Gálvez, Alyshia. Eating NAFTA (pp. 44-45). University of California Press. Kindle Edition.

More Taco Hardships in ‘Planet Taco’

“Tacos entered the national cuisine in the late nineteenth century and were seen as a potential danger to both health and morality. Although appearing at a time of industrialization, when labor migrants filled the streets, they were perceived not as an expression of modernity but rather as part of an indigenous invasion of Mexico City” (Pilcher).

My last blog post on Planet Taco, I mentioned some of the obstacles Mexican food faced as the makers attempted to expand its exposure. We’ve seen it time and time again with the most popular Mexican food chains tampering with original ingredients to appease a certain culture for the sake of business. This quote explains a different issue, though, that’s unrelated to its literal tastes and flavors. It also refers to an issue that relates within Mexico City.

Tacos did not seem to be warmly welcomed in Mexico City during the late nineteenth century. Some people believed they threatened one’s well-being as well as their virtues. The ‘labor migrants’ were not perceived as a positive for the city becoming more contemporary. They especially jeopardized ‘Porfirian order and progress’, which refers to the regime of the Mexican general who was in power as president of the country during these times.

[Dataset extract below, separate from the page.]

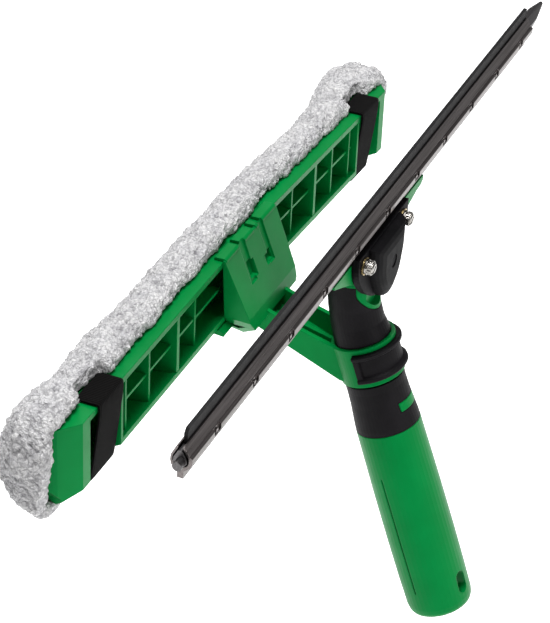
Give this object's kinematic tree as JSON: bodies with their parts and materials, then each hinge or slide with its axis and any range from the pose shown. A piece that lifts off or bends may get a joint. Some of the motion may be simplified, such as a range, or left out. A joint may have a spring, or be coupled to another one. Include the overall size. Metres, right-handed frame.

It particularly sticks out to me that tacos had a difficult start even in a place like Mexico City. I last wrote about how maize early on misrepresented the pellagra epidemic; perhaps that is associated with the health concern here. The symbol of tacos being a barrier to ethics in this area is even more surprising to me. It ultimately further demonstrates the various hardships Mexican food experienced in the beginning to become accepted.

Pilcher, Jeffrey M. Planet Taco (pp. 81-82). Oxford University Press. Kindle Edition.